Now I am seriously asking myself why I keep on doing this. The obvious answer is that after 44 years it's hard to break a habit. When I first began keeping a journal, in my teens, my purpose was twofold: first and most obvious, I wanted to be a writer. I had the itch to write. So I started writing things down. On a slightly more neurotic level, though, my journalkeeping stemmed from the same impulse that gets some people on the TV show Hoarders. I just didn't want to let anything get away. Time, even when I was young, seemed a precious and fleeting commodity. Somehow I wanted to grab it, to keep and save memories for future delectation and/or scrutiny.
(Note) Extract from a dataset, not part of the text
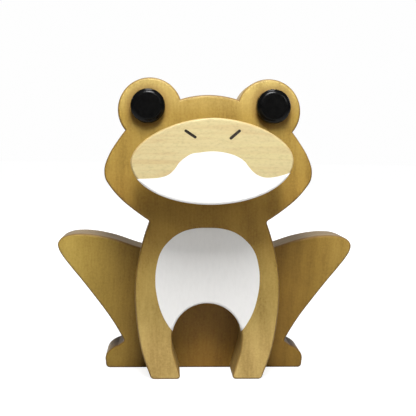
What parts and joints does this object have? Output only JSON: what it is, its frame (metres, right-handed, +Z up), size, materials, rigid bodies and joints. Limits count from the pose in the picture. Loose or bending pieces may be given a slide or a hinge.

I began keeping a journal as a means of not letting time get away: I was to the passing days of my life what a butterfly collector is to butterflies.
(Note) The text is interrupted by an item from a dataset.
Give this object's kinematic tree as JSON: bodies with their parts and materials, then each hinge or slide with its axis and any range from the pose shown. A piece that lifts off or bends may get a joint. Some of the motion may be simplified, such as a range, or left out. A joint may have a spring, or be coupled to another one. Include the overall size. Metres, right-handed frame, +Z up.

As I have gotten older, this impulse to grab and save moments has waned, for obvious reasons. I'm well past Dante's mezzo del cammino di nostra vita  at this point--the halfway-mark of life--and there isn't much point in trying to preserve moments for future delectation and scrutiny now. There isn't that much future left in which to delight or scrutinize. Or learn. Still, I soldier on. It's too late in the game to give up now. But it all leaves the question open: what, ultimately, am I going to DO with all of this material? My late friend Dick O'Keeffe of Fairfax, VA was a compulsive journal-keeper, and I mean compulsive. I've been known to skip a few days here and there, even a few weeks here and there.

Dick never missed a day. And like all compulsives, he was just as compulsive about his methods and materials as he was about his habit: he always used the same kind of notebook from the same stationery store; he always used the same kind of felt-tipped pen from the same stationery store where he got his notebooks, and he chronicled his days meticulously, in a prose so idiosyncratic (I know because he sometimes shared passages from his journals with his friends) that I can't imagine anyone ever wanting to plow through 100 pages of it, let alone 10,000. But when Dick died he left his journals to the George Mason University Library. I swear. I envision them in the library basement, stacks and stacks of numbered and catalogued notebooks, meticulously indexed (Dick was as compulsive a maker of indexes as he was a journal-keeper; I think he had once been a librarian) and utterly ignored by one and all.

Is this my fate? Probably. I have no conceit about leaving my journals to a university library. If I had been Andre Gide or John Cheever, sure.  But the diaries of a nobody are interesting to nobody. Oh, I can envision Dick's great-great grandchildren, around the year 2075, going and seeking out his journals as a family curiosity. I can't imagine anyone else having any interest in them whatever, including myself, because I was treated to my share of excerpts from them in the early 1980s and found them just about unreadable, meaning, every bit as eccentric as Dick was, and Dick was a character out of Dickens, believe me.

Only half-jokingly, I approached my nephew Ricky Guido last year and told him, "I'm making you my literary executor. After I die, I want you to go through all my computer hard drives and notebooks, gather together my journals and put them into some sort of order. Store and save them. They might be of some interest to someone, someday." Ricky, who is one of the nicest people I know and is as indulgent of his somewhat-dotty uncle as he was of his more-than-somewhat dotty grandfather, readily agreed to do this.

His mother, when she heard about it, guffawed. My sister didn't elaborate, but her very snort said it all: "Who's going to give a damn about your journals?"

Nobody. The only thing that saved Samuel Pepys from oblivion was that, in addition to having a fine prose style, he was also a highly-placed official in the Admiralty in 17th-century London. His diaries are social history; they provide a vivid snapshot of English life in the 1660s, but not only that, of life rather high up in the naval hierarchy of that period when England's navy was just beginning to establish her empire. Historians are interested in Pepys as well as literary buffs. But the Dick O'Keefes and Kelley Dupuis' of this world are not that lucky. Oh, I've been a witness to history once or twice. I was in Moscow in October, 1993 when the Russian government almost fell to a parliamentary coup, and my diary duly recorded all that.

But I'm not sure if the loose-leaf notebook containing that narrative even exists anymore, and even if it did, I was only an embassy support staff employee, not the ambassador.

Ultimately, who cares what I saw and heard?

So tell me why, when I return from teaching class tonight, I'll probably open up the document on my computer entitled "Journals, 2014" and make a few notes about what happened today.

I no longer understand it myself. I'm just doing it because I'm doing it.